Wednesday, February 28, 2007

Targets are bad for your health

OK, as my regular vistors will know, I spend a lot of time grinding my teeth over the misuse of statistics, targets and league tables. Last week I read this brief posting from geepeemama, that could have been devised as a demonstration of the fallout from stupid targets, and how they can produce precisely the wrong effect (in this case in the NHS.) Read it.

I don't think stupid is to strong a word.

Still here

Sorry I haven't posted for a while. It's been one thing and then another. Staff absence, which always slows me down. Plus half term, and - drum roll - a trip overseas with 30 sixth-formers. I've never done it before. I have never been so tired in my life.

To fellow teachers who know exactly what a trip like that entails, I would describe the week as fantastic, a real pleasure, hard work but worth it. The students' delight in the places we visited multiplied my own ten-fold, and they made us proud with their good humour, their insight and their good manners.

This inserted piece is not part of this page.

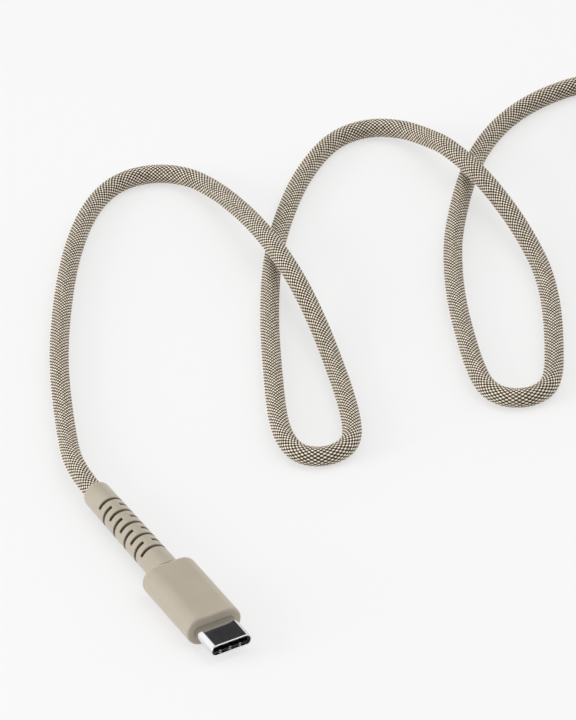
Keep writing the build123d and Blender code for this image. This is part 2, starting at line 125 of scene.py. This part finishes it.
TAIL = [
    (-0.065, 0.183, COIL_UPPER_TURN),
    (-0.056, 0.1778, COIL_UPPER_TURN),
    (-0.046, 0.172, PLUG_AXIS),
    (-0.037, 0.1668, PLUG_AXIS),
]

# Coil: it starts outside and low, moves inwards, rises a layer and moves outwards again. The places of
# these moves are counted in turns from its start.
COIL_START = math.radians(103.4)
POINTS_PER_TURN = 16
COIL_TURNS = 3
MOVE_INWARDS = 5 / 6
MOVE_UPWARDS = 5 / 3
MOVE_OUTWARDS = 5 / 2
MOVE_LENGTH = 1 / 6

# Strap round the coil's turns, in metres: a flat band on a rounded square path, with its end lapped.
# STRAP_TURNS and STRAP_LAP_START are counted in turns of the strap, and STRAP_EDGE and STRAP_SIDE are the
# flat parts' shares of its half width and half thickness.
STRAP_START = math.radians(-40)
STRAP_HALF_WIDTH = 0.0026
STRAP_HALF_THICKNESS = 0.00022
STRAP_CLEARANCE = 0.00028
STRAP_TURNS = 1.2
STRAP_LAP_START = 0.9
STRAP_LAP_RISE = 0.0005
STRAP_SQUARENESS = 0.36
STRAP_STEPS = 110
STRAP_EDGE = 0.93
STRAP_SIDE = 0.6
STRAP_YARNS_PER_STEP = 0.5

# Braid of the cord, and the finer one of the cable's shield inside the strain relief
YARNS_EACH_WAY = 16
BRAID_PITCH = 0.001
BRAID_RADIUS = 0.00186
BRAID_RELIEF = 0.00008
SAMPLES_PER_CELL = 4
SHIELD_WIRES_EACH_WAY = 24
SHIELD_WIRES_PER_METRE = 2200.0

# Strain relief: the reach of the painted shade between a slot's walls, and the radius that softens its
# edges
SLOT_REACH = 0.0016
RELIEF_EDGE = 0.0004

# Floor and light, with the directions of the two dim patches in the light
FLOOR_HALF_WIDTH = 6.0
FLOOR_GLOW = 0.6
WORLD_STRENGTH = 1.15
HIGH_BEHIND = Vector((-0.749, 0.348, 0.564))
IN_FRONT = Vector((0.85, -0.5, 0.35))


def add_camera():
    """The camera at the photograph's viewing angle, rolled a little."""
    camera = bpy.data.objects.new("camera", bpy.data.cameras.new("camera"))
    bpy.context.scene.collection.objects.link(camera)
    camera.data.lens = CAMERA_LENS
    camera.data.sensor_width = 36.0
    camera.data.clip_start = 0.05
    camera.data.clip_end = 20.0
    forward = (CAMERA_AIM - CAMERA_AT).normalized()
    level_right = forward.cross(Vector((0, 0, 1))).normalized()
    level_up = level_right.cross(forward)
    up = level_up * math.cos(CAMERA_ROLL) + level_right * math.sin(CAMERA_ROLL)
    right = forward.cross(up)
    camera.matrix_world = Matrix((right, up, -forward)).transposed().to_4x4()
    camera.location = CAMERA_AT
    bpy.context.scene.camera = camera


def smooth_step(value):
    """0 below 0, 1 above 1, and a smooth rise between them."""
    share = min(max(value, 0.0), 1.0)
    return share * share * (3 - 2 * share)


def coil_points():
    """The coil's control points: its turns lie beside and on each other, just over a diameter apart."""
    low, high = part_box("cord_coil")
    centre = (low + high) / 2
    inner = (high.x - low.x) / 2 - CORD_DIAMETER / 2 - COIL_STEP
    lower = low.z + CORD_DIAMETER / 2
    corner = 1 / math.cos(math.pi / POINTS_PER_TURN)
    points = []
    for step in range(1, COIL_TURNS * POINTS_PER_TURN + 2):
        turns = step / POINTS_PER_TURN
        inward = smooth_step((turns - MOVE_INWARDS) / MOVE_LENGTH)
        outward = smooth_step((turns - MOVE_OUTWARDS) / MOVE_LENGTH)
        radius = (inner + COIL_STEP * (1 - inward + outward)) * corner
        rise = smooth_step((turns - MOVE_UPWARDS) / MOVE_LENGTH)
        angle = COIL_START - turns * 2 * math.pi
        x = centre.x + radius * math.cos(angle)
        y = centre.y + radius * math.sin(angle)
        points.append((x, y, lower + COIL_STEP * rise))
    return points


def spline_line(points):
    """The line of an open NURBS spline with these control points."""
    curve = bpy.data.curves.new("route", "CURVE")
    curve.dimensions = "3D"
    curve.resolution_u = 24
    spline = curve.splines.new("NURBS")
    spline.points.add(len(points) - 1)
    for control, point in zip(spline.points, points):
        control.co = (*point, 1.0)
    spline.order_u = 3
    spline.use_endpoint_u = True
    holder = bpy.data.objects.new("route", curve)
    mesh = bpy.data.meshes.new_from_object(holder)
    line = np.array([vertex.co for vertex in mesh.vertices])
    bpy.data.objects.remove(holder)
    bpy.data.meshes.remove(mesh)
    return line


def even_steps(line, spacing):
    """The same line with its points about that far apart, and the distance along it of each."""
    runs = np.linalg.norm(np.diff(line, axis=0), axis=1)
    along = np.concatenate(([0.0], np.cumsum(runs)))
    steps = np.linspace(0.0, along[-1], round(along[-1] / spacing) + 1)
    points = np.column_stack([np.interp(steps, along, line[:, axis]) for axis in range(3)])
    return points, steps


def carried_normals(points):
    """Unit tangents, and normals that are carried along the line without twist."""
    tangents = np.gradient(points, axis=0)
    tangents /= np.linalg.norm(tangents, axis=1)[:, None]
    normals = np.empty_like(points)
    normal = np.array([0.0, 0.0, 1.0])
    for index, tangent in enumerate(tangents):
        normal = normal - tangent * normal.dot(tangent)
        normal /= np.linalg.norm(normal)
        normals[index] = normal
    return tangents, normals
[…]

However, to those who accuse me of having (almost) free week in the USA when I should be working, I would describe it as a 24 hour a day ordeal of health and safety worries, relentless chivvying and mammoth organisation. A nightmare. I still haven't recovered.

So take your pick...

Anyway, now I have broken my silence, albeit to say not very much at all, I will try and get back to more regular posting.

One more thing - bravo to Brighton for allocating places at oversubscribed schools by lottery. A brave and fair move.

Thursday, February 01, 2007

Everyone should read this...

This account by a teacher in an inner London school is serious, important and ultimately moving. Those who read some of the angrier teacher blogs will not be surprised by any of it. A school like this needs support and the teachers in it need encouragement and respect. Condemning a school with problems like these, without offering solutions, simply leads to a culture where schools hide their weaknesses and pretend everything is alright.

We need serious, well funded alternatives to short and long term exclusion: heavy duty pupil referral units where student behaviour can be confronted. If they worked, the cost would surely be less than future prison sentences for many of these young people. When the only sanction we have left for violent pupils is to ask them to go home and watch TV for a few days, we have effectively given up on both the possibility of change for those students, and the establishment of a safe environment in our schools.